随想録

 日本語版D&D Onlineに参加してみて。
 ボイスチャットで日本語が通じるというのはある意味楽だなと親身に感じた。これまでボイスチャットで喋った相手は英語圏の人が主だったけれど、やはり日本語は母音が強く外国人にとって母音のラウドボイスというのは耳に障る発音に聞こえるらしく、その点を常に意識してこざるえなかった。しかしボイスチャットといっても電話ほどクリアな音声が聞こえるわけでもなく、使用者のPC環境にも左右されボソボソと聞こえたりノイズが大量に混じったりと色々と苦労することも多いのが欠点だろうか。
 肝心の内容はNDAに抵触するので詳しくは書けないが、NDAにひっかからない英語版でもある点について言及してみると、以前US版Closed Betaに参加したときはターゲッティングが大変難しいと感じた点が改善され、Tabキーによるターゲッティングが驚くほど簡単になっていたのに驚いた。逆に壁の向こうの敵までTabキーでターゲッティングできてしまうもんだからリアリティが欠けてコレはコレでどうなんだろうかと、感じたが多分ユーザーから相当ネガティヴなバッシングがあったんだろうと推察できる。
 基本的に海外版公式サイトフォーラムを漁って情報を仕入れた限り、向こうでもあまりメジャーに流行っているわけでもなく海外MMOGは今も尚WoWの独壇場らしい。事実Australia勢はほとんどのMMOGプレイヤーが未だにWoWをプレイしており、僅かながらの我々アジア人とタイムゾーンを同するOceaniaプレイヤーも各サーバーに散り散りバラバラの状況のようだ。
 D&DOが抱える根本的な且つ唯一の独創的システムの最大の問題点はクエストがインスタンスで制限されており、結局のところクエストをやらなければレベルが上がらないことから繋がるシステムの包容力の無さだろうと思う。一回目は確かに新鮮な気持ちで遊べるのだが、長期的な運営を強いられることになるMMOGという性質上、FPSやRTSのようにパッケージの売り逃げという選択はできず、サーバー運営費やら何やらを例えユーザーが一人でもいるならコストとして必要とする点が将来性を憂うべき点であり、振り直しの無いキャラクター成長性と合わせるとプレイヤーはいくつかのキャラクターを並行的に遊ぶ必要性も出てくるその点において、レベルアップに必要なのはクエストであることとそのクエストも二回目以降になると単なる作業にしかならなくなる点を鑑みれば、US版D&Dが抱えるコミュニティーの縮小問題も納得がいくだろう。

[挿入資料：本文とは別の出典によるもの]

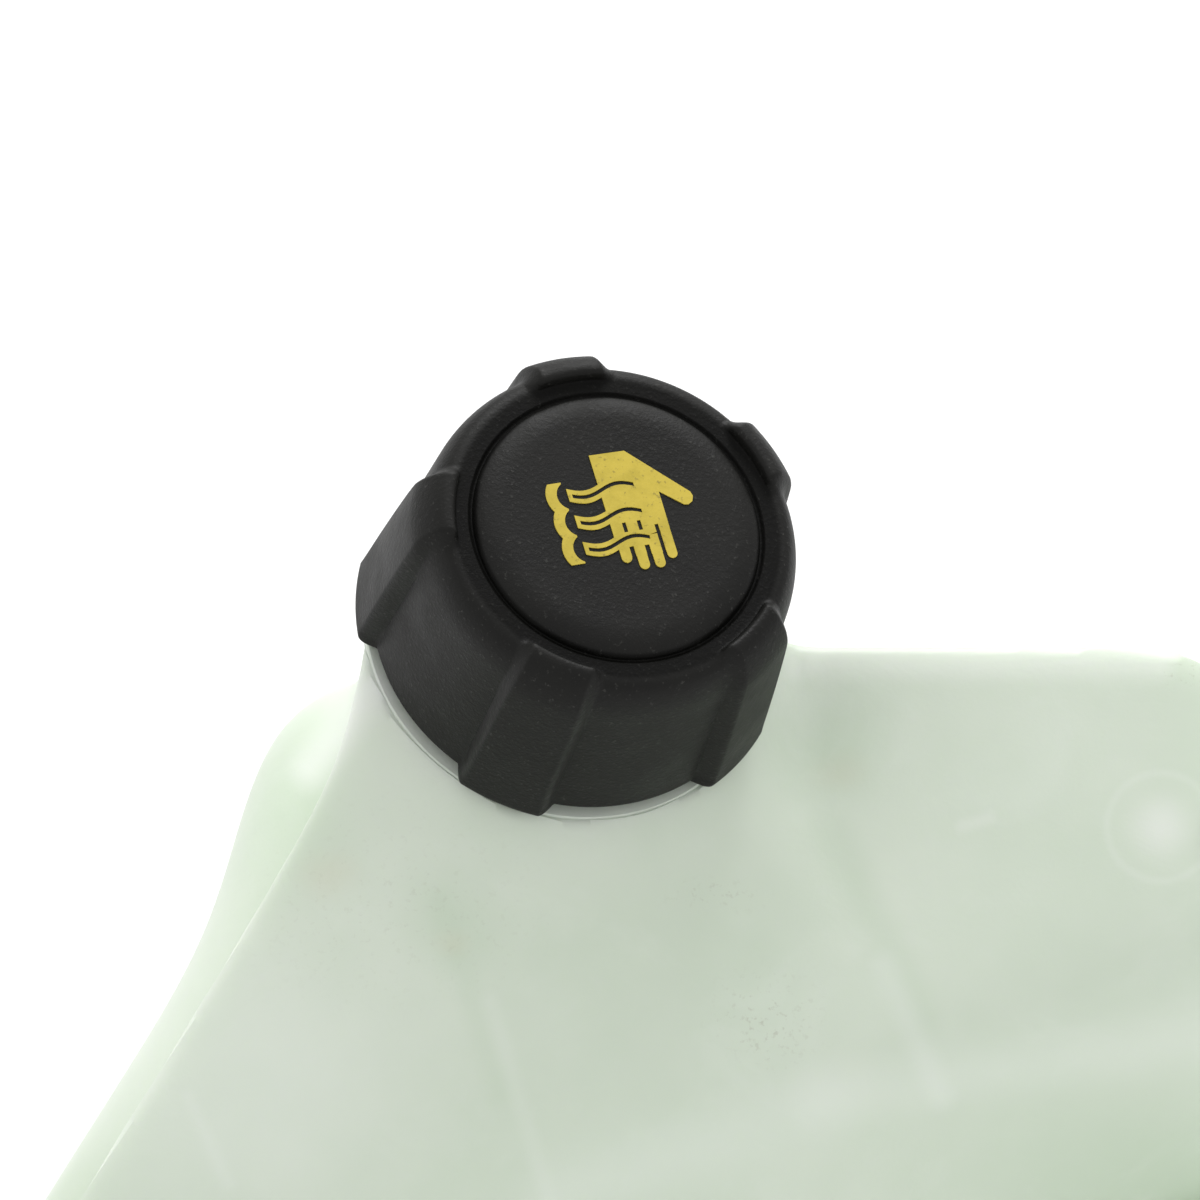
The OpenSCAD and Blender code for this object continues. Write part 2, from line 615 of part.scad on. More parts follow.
module vacuum_seal() color([0.1, 0.1, 0.1]) on_neck() translate([0, 0, plate_low - 1])
    difference() {
        cylinder(r = poppet_r - 0.3, h = 1, $fn = 48);
        translate([0, 0, -1]) cylinder(r = stem_r, h = 3, $fn = 24);
    }

module vacuum_poppet() color([0.75, 0.73, 0.6]) on_neck() {
    translate([0, 0, plate_low - 2.4]) cylinder(r = poppet_r, h = 1.4, $fn = 48);
    translate([0, 0, plate_low - 2]) cylinder(r = stem_r, h = clip_low + clip_h + 0.7 - plate_low + 2, $fn = 24);
}

module vacuum_clip() color([0.7, 0.7, 0.7]) on_neck() translate([0, 0, clip_low]) difference() {
    cylinder(r = 4, h = clip_h, $fn = 32);
    translate([0, 0, -1]) cylinder(r = stem_r, h = 3, $fn = 24);
}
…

 結局のところ、D&D Onlineが最大の売りにしていたクエストだけでレベルアップさせていくという半強制的なプレイヤー間の結束を強めるシステムが長期的な経営において最大の懸念材料になったということだ。仮にゲーム内容のアクション性が如何に高くとも、MMOGはどこまで進化してもMMOGでしかなく遅かれ早かれどこかで”作業“を強いられることになるという現実を改めて考えさせられた。
 WoWが取ったRaid路線とは全くの別ベクトルで進んでいるD&D Onlineのシステムはこれはこれで需要があると思われる反面、最早あそこまで爆発してしまったWoWを止めるほどのインパクトは無く、このゲームがあと2年早く作られていればまだ今よりはマシなコミュニティが形成されていただろうと思うだけに残念な感は大きい。